Environmental. In CoreStates/New Jersey National Bank v. D.E.P., a New Jersey Administrative Law Judge ruled that a lender obtaining property through foreclosure may lose the protections otherwise provided to lenders under the Spill Act if, after obtaining the property, it acts negligently in its maintenance of the property.

ECOA. In Machis Savings Bank v. Ramsdell, the Maine Supreme Court ruled that wives who co-signed a series of loans to their husbands’ construction company could defeat summary judgment on a foreclosure action on the basis of the allegation that they had not signed the loan modification agreements and on the affirmative defense of ECOA violations.

Parole Evidence/Statute of Frauds.
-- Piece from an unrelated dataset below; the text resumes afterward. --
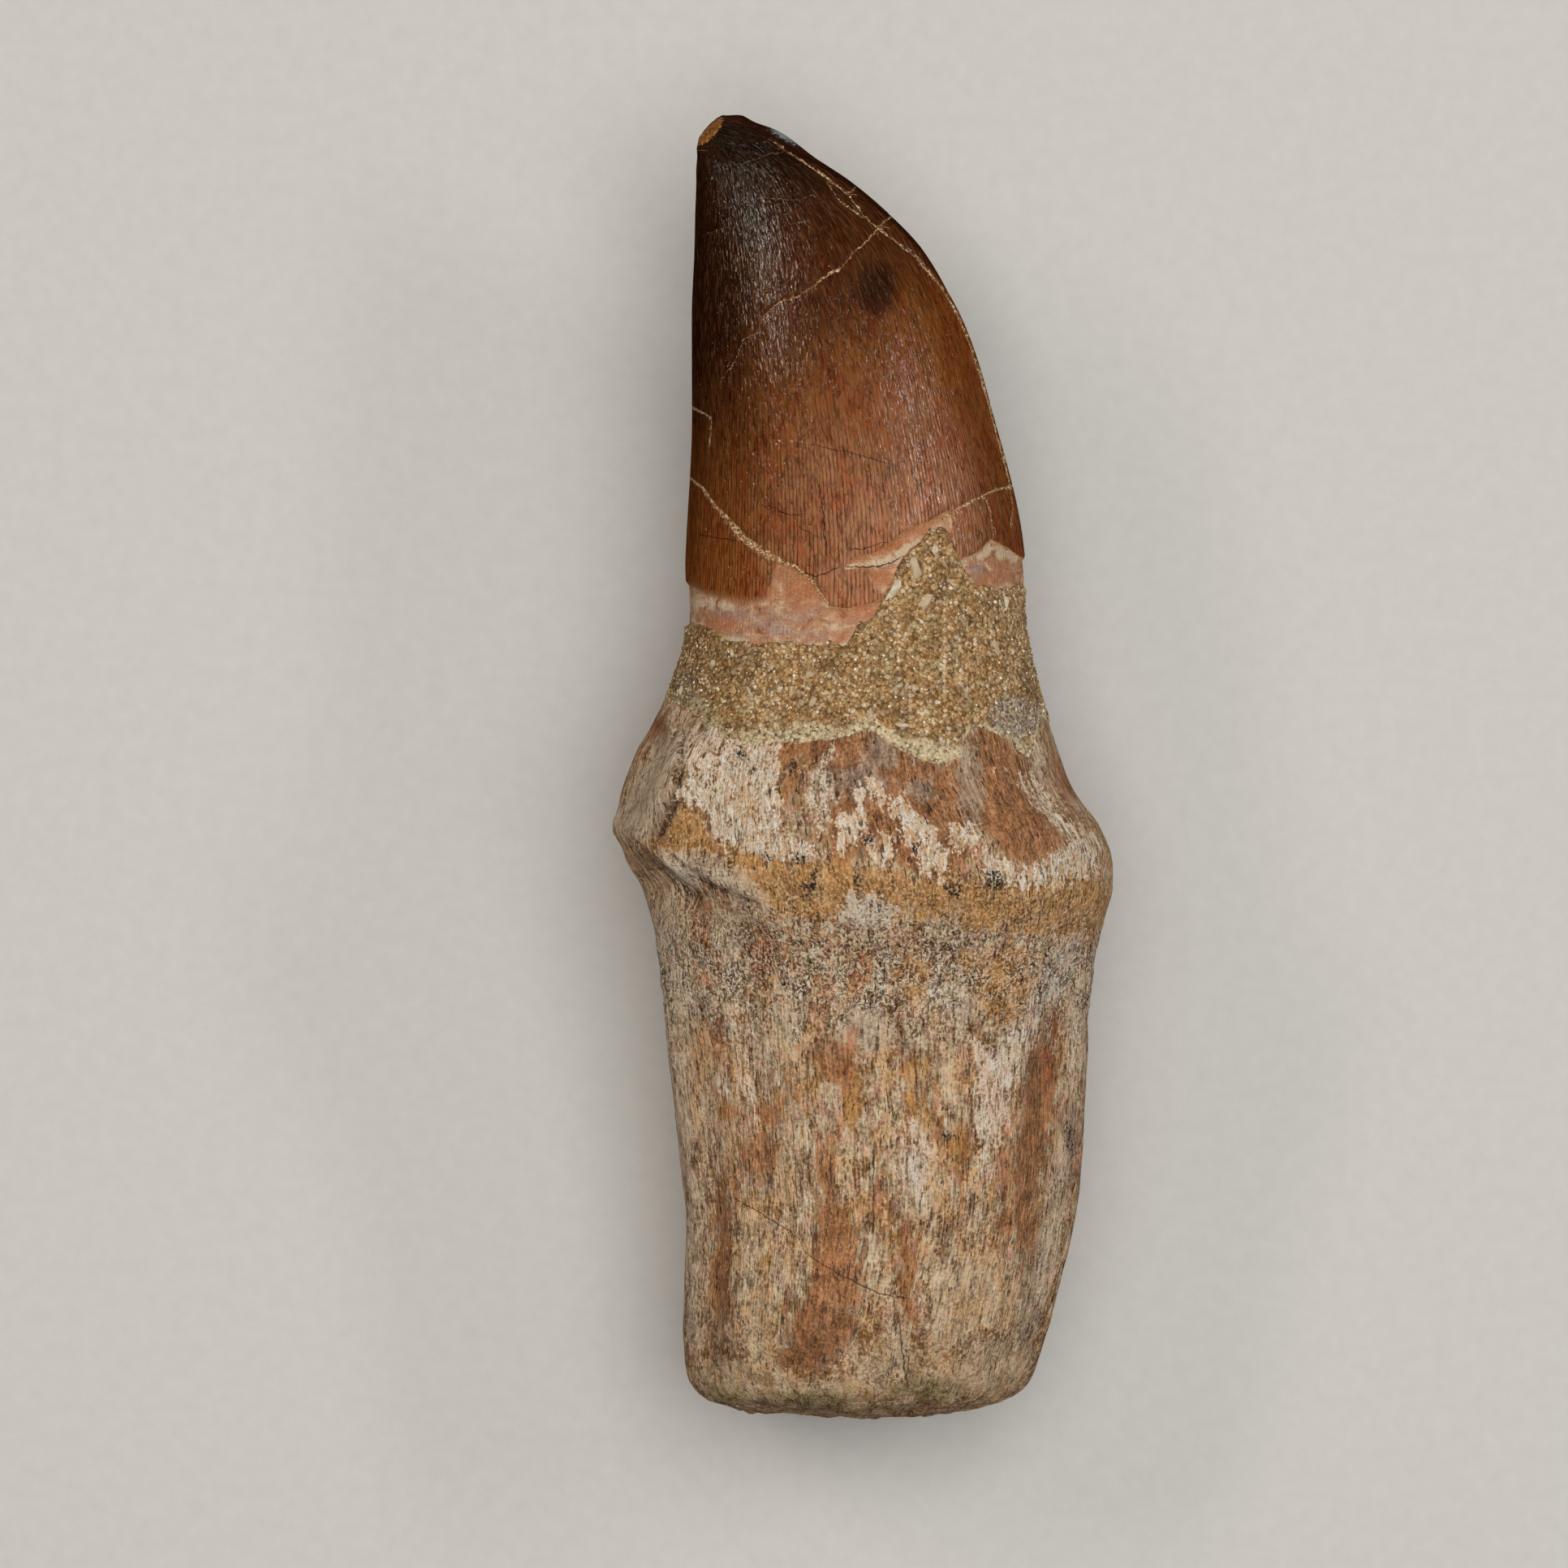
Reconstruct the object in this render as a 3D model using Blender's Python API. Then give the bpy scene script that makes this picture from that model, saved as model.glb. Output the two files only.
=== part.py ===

In Nation Banks of Tennessee v. JDRC Corporation, et al., the Court of Appeals of Tennessee ruled that an internal commercial loan memorandum could satisfy the Statute of Frauds and that such internal bank documents were admissible, notwithstanding the Parole Evidence Rule, to prove an oral modification to written loan documents.

Bankruptcy. In, In re: Shady Grove Tech Center Associates Limited Partnership, a federal bankruptcy court in Maryland found “cause” to lift a stay where the debtor had executed a pre-p etition stay waiver, even though the real estate mortgage lender was adequately protected. The case is particularly interesting for its thorough discussion of the enforceability of pre-petition stay waiver agreements.